There are 5 comments at the moment, we would love to hear your opinion too.

  1. “Almost as if it (FCA) had prior knowledge of the outcome”

    I think the only cohort that expected a different outcome was the SIPP industry (AMPS et al) – I’d suggest the rest of us working in regulated financial services have for a long time expected SIPP providers to come unstuck for their practices of allowing everything and anything to be held in a SIPP on the basis it was “SIPPable” and working closely with unauthorised individuals and firms in the process.
    It is hard to imagine why a regulated entity would believe they had no responsibility when (in some cases) they allowed over a thousand retail investors to put 100% of their pension savings into fractions of a hotel room in a resort off the coast of Somalia.
    As well as this, individual SIPP operators accepted several hundred DB transfers without any questions being asked about the appropriateness of swapping a guaranteed income for a hotel room.
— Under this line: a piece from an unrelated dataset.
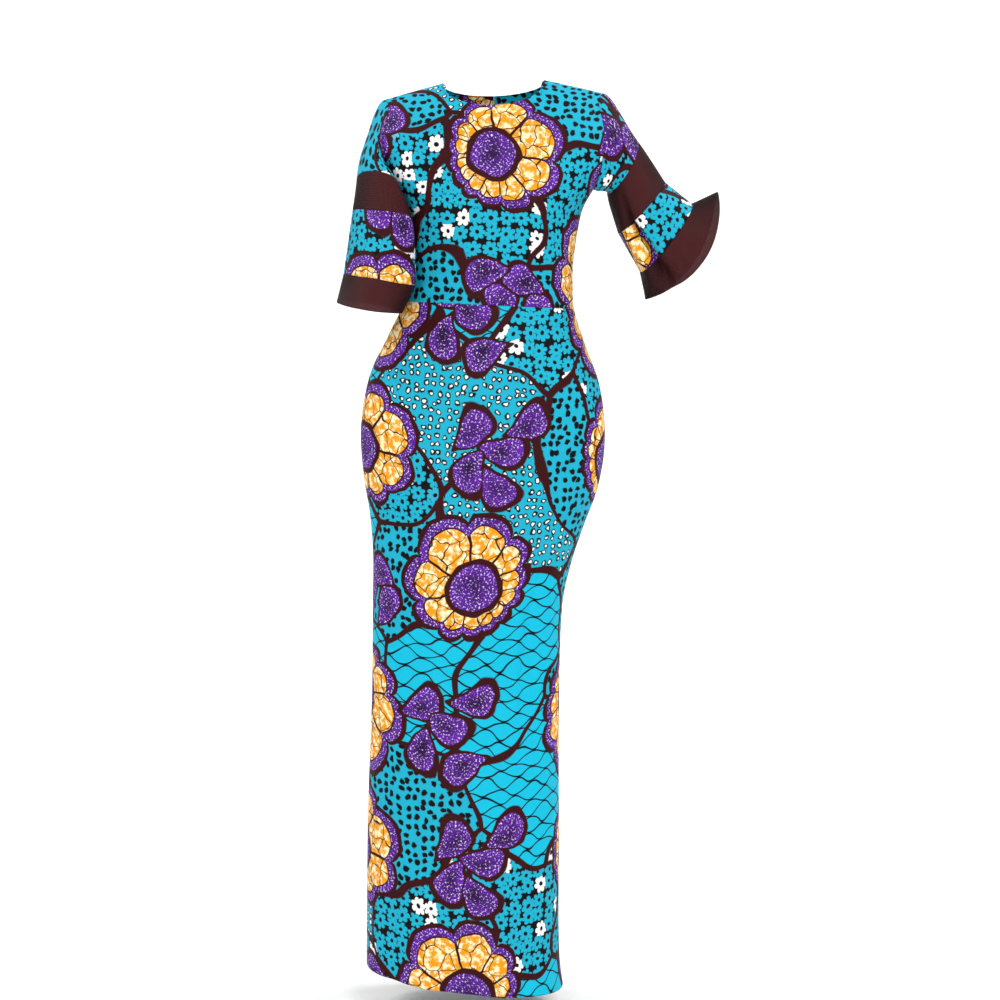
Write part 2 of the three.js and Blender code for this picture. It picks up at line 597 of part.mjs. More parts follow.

Can this really be defended by AMPS or anyone for that matter?

    • Chris, I’d certainly not attempt to defend the actions you’ve spelt out but to tar the whole SIPP industry (et al)is a little unjust. There have been and remain some very well run and diligent providers who are suffering as a result of every an any individual who has ever had an investment that has dropped in value now thinking they can submit a claim which must be defended. The article was attempting to look forward at what the future of the market might be. This I suspect will be fewer providers offering bland or more expensive non standard options that will cater only for the genuine sophisticated or high net worth investors.

  2. Good article, couple of minor points:

    “Almost as if it had prior knowledge of the outcome, the FCA issued a Dear CEO letter…”

    It almost certainly did, not unusual for the parties to be given a preliminary copy of the judgement prior to public hearing.

    Wasn’t Berkeley Burke in the High Court, not the Court of Appeal?

  3. Aren’t these Dear CEO letters about a decade (too) late? The sherbert’s already hit the fan.

  4. Well said Chris Bryans and let’s nit forget all the other daft investments SIPP providers waved through with little or no DD as well.